Her moment of epiphany came at the most unlikely of places – a beachside resort in Cherai, Kerala.
On a vacation to recover from the Tokyo Olympics shock, Manu Bhaker was in her room all by herself while her family was out sightseeing. “Suddenly, I found myself standing in front of a blank, white wall holding a kettle filled with water,” Manu laughs.
It’s what shooters call holding practice – to test the stability and strength of their arm. “That was the time when I was like, ‘I am getting restless, I really need to get back’.”
For 25 days until that moment, Manu hadn’t even looked at her pistol. Shocked and shaken by her debut Olympics, where she couldn’t make a single final – “one of the very sour memories of my life,” she says – Manu was convinced she was ‘done’.
But when she felt desperation, holding a kettle brimming with water was the sign, she took the first flight back to Delhi and was back at the range.
It’s taken a while, three years to be exact, but on Saturday Manu took her first step towards redemption. With a scintillating qualifying round where she shot a total of 580, two less than topper Veronika Major from Hungary, the shooter described by her coach Jaspal Rana as a ‘generational talent’ ensured she’ll have a shot at an Olympic medal for the first time in her career.
The podium still isn’t in her sight — Manu’s record in the 10m air pistol final is, at best, iffy — but figuring in the top 8 and reaching the final marks an improvement, however minor it may be.
And it also lifted the despair that gripped the Indian shooting team on a gloomy day in Chateauroux.

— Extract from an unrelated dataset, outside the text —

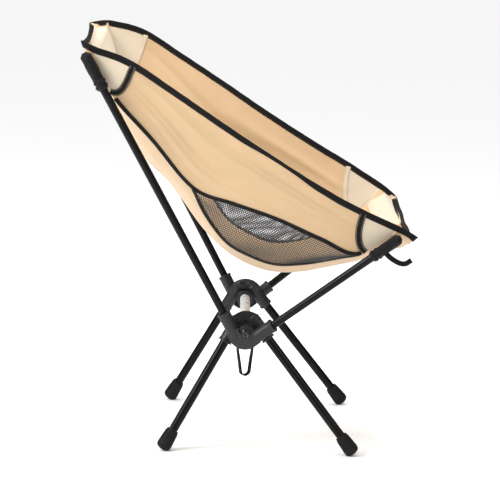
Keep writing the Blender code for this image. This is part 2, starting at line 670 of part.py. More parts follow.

The mixed air rifle teams fell short of expectations.
These teams showed a brave face and masked their disappointment with a smile, but deep down there must have been a disconcerting sense of a repeat of Tokyo
Olympics all over again — back then, luck eluded India similarly as the shooters returned empty-handed.
‘Sour memories for life’
Manu has lived that pain for the last three years.
“Tokyo is one of the very sour memories of my life,” she repeats. “I was not confident in Tokyo. I had doubts about myself, and my ability to win, I was putting pressure on myself to win – that feeling that somehow, I had to win. That became my only goal and I missed out on so much. I wasn’t enjoying myself, I had cut out everything.”
She created a bubble around herself and ensured ‘nobody entered it’. “I was so scared to talk to people also. I was trying to cut myself off from everyone,” she adds. Then, Covid happened and like others, she says, the pandemic ‘changed her as a person’ — the initial impact was she got restless.
“When the Olympics came, I was like ‘Let’s just get through this somehow; let’s just get through this somehow’.” She recalls standing on the firing point and forcing her shots — shooters in their firing positions are taught to be like monks, and this was the opposite of that. There was a weapon failure and shot groupings that looked like rangolis. Manu’s first Olympic outing was everything opposite of what she imagined.
To discover how much she still liked the sport, Manu first had to stay away from it. And after that moment of realisation, she began from scratch — starting from
the junior tournaments. “Earlier, in all competitions, I had shot under a certain amount of pressure and expectations to win. But there, I didn’t give a damn how I performed, didn’t give a damn how I shot. I just wanted to shoot. Bad, good whatever… that was refreshing.”
On Saturday, the Manu that walked onto the range was different to the one that was in Tokyo — here, she was confident, relaxed and happy. It may or may not translate into a medal. But Manu isn’t obsessing over it either.
“You have to be brave enough to face (these situations). You can’t be mar mar ke, dar dar ke, jaise taise kar loon. Bhagwan bas bacha le. You can’t be like that, I should not beg,” she says. “Now my thing is I have to enjoy it, I have to be brave and then the outcome can be the same. I might lose again but that should not matter because I tried.”